For 22 years, the City of Jacksonville has recognized people who have suffered crime and violence and the people who support them. To cap Jacksonville’s Victims’ Rights Week, the Mayor’s Victim Assistance Advisory Council (VAAC) held its annual Awards Luncheon Thursday to honor five of the city’s leading advocates and five of last year’s most courageous victims.

The 26-member council is made up of victims service agency directors, victim advocates and people who have been touched by crime. Richard Komando, circuit director of the Fourth Judicial Circuit and chair of the group, said, “A good portion of our recommendations come from the victims themselves.”

After fresh flowers were given to each of the victims at the luncheon, this year’s awards were presented in several categories.

Beverly McClain, president of Families of Slain Children Inc. received this year’s Frank G. Carrington Champion for Victims Award.

The 2008 Judicial Victim Advocate Award was presented to Assistant State Attorney Mark Borello.

The Media Award went to Shirley Shaw, editor of the Victims Advocate newspaper.

Officer Robin Waters of the Jacksonville Sheriff’s Office is assigned to the State Attorney’s Office Special Assault Division and was the recipient of the Law Enforcement Victim Advocate Award.

The 2008 Outstanding Victim Advocate Award was presented to Brenda Ellis, a victim services specialist in the City’s Sexual Assault Center.

In addition, five others were honored for their courage in overcoming victimization by violent crime: Sonia Huff, Carolyn Shoemaker, Robert Taylor, Margaret Weber and Eugene Wertz.

Prior to the awards ceremony, the VAAC hosted a seminar for victim service providers. The focus of the session was to explore how the youth in the community are affected by crime and what the community can do to protect its youngest members.

Chief Probation Officer Edgar Mathis, who has spent 37 years with the Florida Department of Juvenile Justice, said despite the current perception, “Jacksonville’s juvenile crime is not as bad as you think when compared to other counties in the state.”

He said over the past five years, the number of crimes committed by youth in Jacksonville has actually declined by 9.7 percent, but the nature of the crimes has changed.

“Misdemeanor theft has been replaced by misdemeanor assault and battery as the most common crime committed by minors.
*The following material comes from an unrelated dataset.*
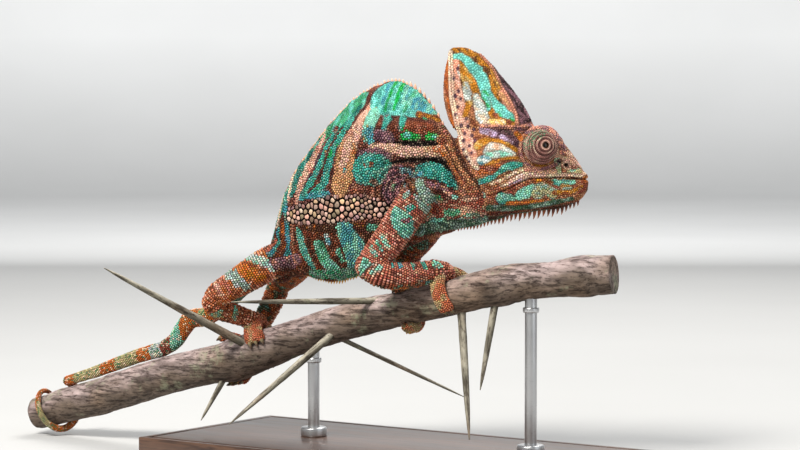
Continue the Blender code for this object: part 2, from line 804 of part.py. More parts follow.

Something has happened in our society for that to have happened,” said Mathis.

Betty Burney, chair of the Duval County School Board, said research she conducted while writing her book, “If These Chains Could Talk,” leads her to believe the school system can have a powerful impact to reduce crime and its effects on children. The book is a collection of letters from juveniles who were tried and convicted as adults.
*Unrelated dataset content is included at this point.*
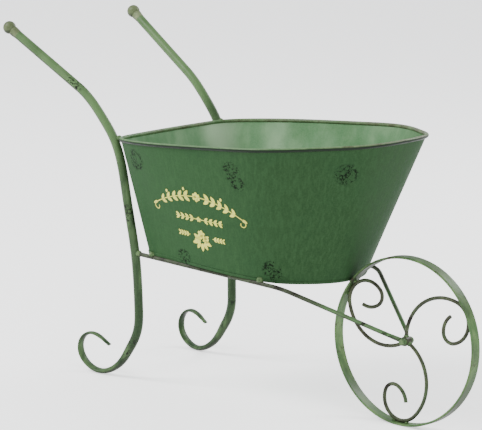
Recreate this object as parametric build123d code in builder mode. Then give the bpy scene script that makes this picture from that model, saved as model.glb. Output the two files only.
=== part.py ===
"""Painted steel garden wheelbarrow planter with scroll feet and a scroll-spoked wheel.

Millimetres, +Z up, +X towards the wheel, +Y to the left of the person pushing.
The origin is on the ground under the middle of the overall length.
"""
import os
from math import atan2, cos, degrees, radians, sin

from build123d import *

os.makedirs("parts", exist_ok=True)

# ---- overall sizes -------------------------------------------------------
overall_length = 803.0        # tip of the knobs to the front of the wheel
wheel_diameter = 250.0

# ---- wheel ----------------------------------------------------------------
ring_width = 18.0             # flat bar bent into the wheel's ring
ring_thickness = 3.2
ring_edge = 0.6               # eased edge of the flat bar
spoke_count = 3
spoke_rod = 5.5               # diameter of the scroll rods
hub_diameter = 14.0
hub_width = 12.0
axle_diameter = 6.0
axle_running_gap = 0.08       # radial, between the axle and the hub's bore
axle_head_diameter = 10.0
axle_head_height = 2.6
washer_diameter = 12.0
washer_thickness = 1.2
side_play = 0.3               # between the hub and each washer

# ---- handle legs -----------------------------------------------------------
tube_diameter = 13.5
tube_wall = 1.5
knob_diameter = 19.6
knob_neck_diameter = 13.6
knob_flare_diameter = 15.4
knob_flare_length = 12.0
knob_spigot_length = 22.0
spigot_gap = 0.1              # radial, between the spigot and the tube's bore
grip_height = 504.5           # centre of the knobs above the ground
grip_half_spread = 144.0      # centre of the knobs from the middle plane
leg_half_spread = 110.5       # lower leg from the middle plane
curl_tip_width = 7.6
curl_tip_thickness = 3.4

# ---- side rails --------------------------------------------------------------
rail_rod = 6.4
rail_height = 195.6           # centre of a rail at the leg
rail_bend_height = 192.6      # centre of a rail where it bends to the wheel
rail_rear_spread = 114.5      # centre of a rail at the leg, from the middle plane
rail_bend_spread = 116.0      # centre of a rail at that bend, from the middle plane
rail_bend_setback = 145.0     # that bend behind the axle
rail_bend_radius = 45.0
rail_joint_setback = 424.5    # centre of the leg where a rail meets it, behind the axle
eye_diameter = 11.0
eye_thickness = 3.0
eye_gap = 0.05                # radial, between the axle and an eye
eye_neck_setback = 17.0       # where the rod starts to flatten, behind the axle
eye_neck_spread = 21.9
eye_neck_height = 134.1

# ---- tub -----------------------------------------------------------------------
sheet = 1.2                   # sheet metal of the tub
rim_bead_diameter = 6.2
rim_rear_height = 363.5       # centre of the rim bead at the rear
rim_front_height = 415.3      # centre of the rim bead at the nose
floor_lift = 3.0              # floor above the bottom edge of the wall
hem_height = 4.0
hem_thickness = 0.9
rim_touch_share = 0.0905      # where the rim touches the leg, along the rim
rim_touch_angle = 12.0        # direction from the rim to the leg there
leg_lean = 35.0               # slope of the leg there, off upright
rim_leg_gap = 1.8             # between rim and leg, filled by the weld

# Tub outlines, each as (setback behind the axle, distance from the middle plane).
rim_rear_setback = 468.0
rim_back_corner = (464.5, 97.0)
rim_side_start = (436.0, 141.0)
rim_side = [(347.0, 167.0), (240.0, 172.0), (157.0, 164.5), (73.5, 109.0)]
rim_nose_setback = 29.0
base_rear_setback = 409.0
base_back_corner = (407.0, 95.5)
base_side_start = (386.5, 114.5)
base_side = [(300.0, 119.0), (198.0, 117.0), (158.0, 102.0), (131.0, 72.0)]
base_nose_setback = 108.0

# ---- worked out -------------------------------------------------------------------
wheel_radius = wheel_diameter / 2
axle_x = overall_length / 2 - wheel_radius
tube_radius = tube_diameter / 2
rail_radius = rail_rod / 2
spoke_radius = spoke_rod / 2
ring_inner_radius = wheel_radius - ring_thickness
base_height = rail_height + rail_radius
washer_face = hub_width / 2 + side_play
eye_face = washer_face + washer_thickness
eye_centre = eye_face + eye_thickness / 2
knob_x = -overall_length / 2 + knob_diameter / 2
sides = (("left", 1), ("right", -1))


def behind(setback):
    """X of a place given by how far it lies behind the axle."""
    return axle_x - setback


def unit(start, end):
    """Direction from one place to another."""
    return (Vector(*end) - Vector(*start)).normalized()


# ---- wheel pieces ------------------------------------------------------------------
wheel_plane = Plane(origin=(axle_x, 0, wheel_radius), x_dir=(1, 0, 0), z_dir=(0, -1, 0))
axle_axis = Axis((axle_x, 0, wheel_radius), (0, 1, 0))

with BuildPart() as wheel_ring:
    with BuildSketch(wheel_plane):
        Circle(wheel_radius)
        Circle(ring_inner_radius, mode=Mode.SUBTRACT)
    extrude(amount=ring_width / 2, both=True)
    chamfer(wheel_ring.edges().filter_by(GeomType.CIRCLE), ring_edge)

with BuildPart() as wheel_hub:
    with BuildSketch(wheel_plane):
        Circle(hub_diameter / 2)
        Circle(axle_diameter / 2 + axle_running_gap, mode=Mode.SUBTRACT)
    extrude(amount=hub_width / 2, both=True)
    chamfer(wheel_hub.edges().filter_by(GeomType.CIRCLE).group_by(SortBy.RADIUS)[-1], 0.8)


def polar(radius, angle):
    """Place on the wheel's plane, from its centre."""
    return (radius * cos(radians(angle)), radius * sin(radians(angle)))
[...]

“It’s my belief there is no child who is born to be a criminal. Something happens. They learn what they live. Children exposed to violence become violent,” she said.

Christine Rasche, an associate professor at the University of North Florida’s Department of Criminology and Criminal Justice, agreed. She said the department analyzes every domestic homicide that occurs in the Fourth Judicial Circuit and offered some statistics concerning young victims.

From 1997-2006 children were present in 35 percent of domestic homicides (defined as being committed by an intimate partner or family member), which meant, said Rasche, “children watched or listened while their mothers, fathers or other loved ones were killed.”

It doesn’t take crime as serious as murder to have a powerful negative effect on a child, she added. According to the data, 22 percent of children who witnessed one or two acts of violence at home and 43 percent who witnessed five or more were later arrested as delinquents.

“When their homes are violent, chances increase their relationships with other people will be violent,” said Rasche.